Collective and Cooperative Models: Farmer Producer Organisations (FPOs) can aggregate land and develop larger projects, improving access to finance and bargaining power. For example, groups of farmers in states like Maharashtra have explored cooperative solar projects under PM-KUSUM.

Private and Public Participation: Private developers may lease farmland and share revenues, while state agencies can develop projects for local energy needs. Around 50 pilot projects across India are currently testing different crop-panel combinations. These examples highlight the flexibility of AgriPV models, though scaling them requires robust financial and policy support.

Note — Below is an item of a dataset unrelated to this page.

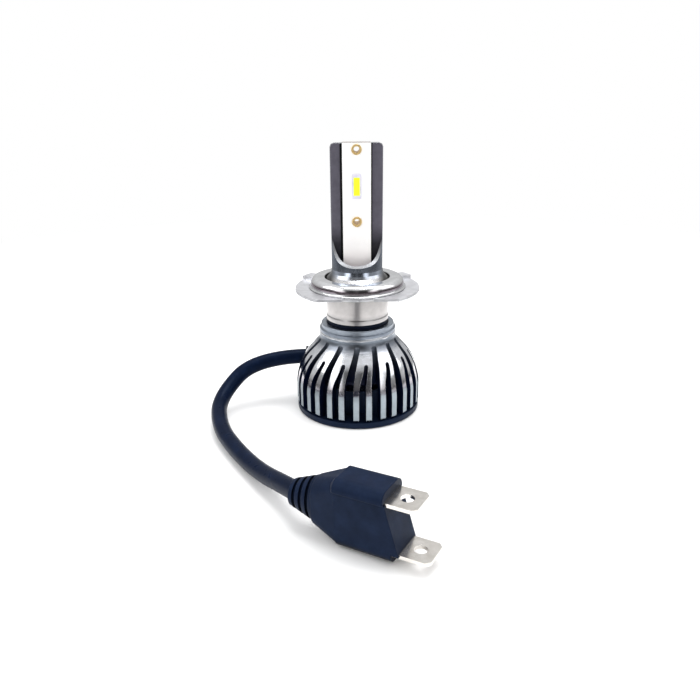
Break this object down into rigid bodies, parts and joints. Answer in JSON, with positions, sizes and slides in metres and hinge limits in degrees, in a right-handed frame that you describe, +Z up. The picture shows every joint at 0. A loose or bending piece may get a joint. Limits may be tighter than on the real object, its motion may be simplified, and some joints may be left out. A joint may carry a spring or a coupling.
{
  "type": "headlight bulb",
  "caption": "LED headlight bulb: finned heat sink with a cooling fan, lamp column lit on both faces, turning locating adapter, and a short cable to a two-blade plug.",
  "frame": {"origin": "centre of the heat sink's base cover, on the surface the bulb stands on", "axes": "+Z up the lamp column; -Y is the face seen in front; the cable leaves towards -X"},
  "size_m": [0.0598, 0.0983, 0.0753],
  "materials": {
    "black_plastic": "moulded, fine matt grain",
    "black_rubber": "satin rubber",
    "black_steel": "black oxide",
    "brass": "bright turned brass",
    "cable_jacket": "glossy blue-black jacket",
    "chip_resin": "black epoxy",
    "chromed_steel": "bright pressed steel",
    "copper_wire": "enamelled copper winding",
    "ferrite": "shielded ferrite block",
    "green_board": "solder mask over glass fibre",
    "lamination_steel": "stacked laminations",
    "machined_aluminium": "turned bright, black anodised between the fins",
    "magnet": "bonded ferrite, dull",
    "phosphor": "yellow phosphor layer",
    "plug_moulding": "satin blue-black moulding",
    "polished_column": "polished round, dark satin flats",
    "polished_steel": "polished spring steel",
    "red_insulation": "silicone insulation",
    "satin_nickel": "satin nickel plate",
    "tinned_brass": "tinned brass, warm silver",
    "tinned_copper": "tinned",
    "white_board": "white solder mask on a copper core",
    "white_ceramic": "white reflector body"
  },
  "bodies": {
    "bulb": {"base_cover": "black_plastic", "base_screws": "black_steel", "bearing_bush": "brass", "board_rivets": "brass", "cable": "cable_jacket", "cable_grommet": "black_rubber", "chip_resistors": "chip_resin", "driver_board": "green_board", "driver_capacitor": "chip_resin", "driver_ic": "chip_resin", "driver_inductor": "ferrite", "fan_board": "green_board", "fan_frame": "black_plastic", "front_board": "white_board", "front_led_package": "white_ceramic", "front_phosphor": "phosphor", "heat_sink": "machined_aluminium", "ic_legs": "tinned_copper", "input_wires": "red_insulation", "lamp_column": "polished_column", "lower_blade": "tinned_brass", "neck_seal": "black_rubber", "negative_wires": "black_rubber", "plug_body": "plug_moulding", "positive_wires": "red_insulation", "rear_board": "white_board", "rear_led_package": "white_ceramic", "rear_phosphor": "phosphor", "stator_coils": "copper_wire", "stator_core": "lamination_steel", "strain_relief": "plug_moulding", "upper_blade": "tinned_brass"},
    "fan_rotor": {"impeller": "black_plastic", "rotor_magnet": "magnet", "fan_shaft": "polished_steel"},
    "spring_clip": {"grip_spring": "polished_steel"},
    "adapter": {"adapter_flange": "satin_nickel", "locating_ring": "chromed_steel"}
  },
  "joints": [
    {"name": "fan_spin", "type": "hinge", "parent": "bulb", "child": "fan_rotor", "pos_m": [0, 0, 0.005], "axis": [0, 0, 1], "continuous": true},
    {"name": "adapter_lift", "type": "slide", "parent": "bulb", "child": "spring_clip", "axis": [0, 0, 1], "range_m": [0, 0.045]},
    {"name": "adapter_twist", "type": "hinge", "parent": "spring_clip", "child": "adapter", "pos_m": [0, 0, 0.0375], "axis": [0, 0, 1], "range_deg": [-45, 45]}
  ]
}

Scenario Overview: If a state successfully integrates AgriPV under PM-KUSUM 2.0, it can create a synergistic model combining renewable energy generation with agricultural productivity. Farmers would install solar panels on their land while continuing cultivation, supported by subsidies and viability gap funding.

Expected Outcomes:

• Income Diversification: Farmers earn from electricity sales in addition to crop income.
• Energy Security: Reliable power supply for irrigation reduces dependence on grid or diesel.
• Climate Resilience: Crops benefit from partial shading and reduced water loss.

Financial Support: High initial costs necessitate viability gap funding, subsidies, and access to affordable credit. Inclusion of AgriPV under a proposed National Agri-Photovoltaics Mission with dedicated capacity targets can enhance project bankability.

Regulatory Clarity: Clear guidelines on land use, ownership models, tariffs, and grid connectivity are essential to reduce investor uncertainty. Streamlining approvals and integrating AgriPV into state-level policies can accelerate adoption.

Capacity Building and Research: Expanding pilot projects, generating region-specific data, and training farmers through extension services are crucial. For example, integrating AgriPV into agricultural advisory programmes can improve awareness and adoption. Conclusion: A combination of financial incentives, regulatory reforms, and institutional support is key to scaling AgriPV as a sustainable solution for India’s energy and agricultural challenges.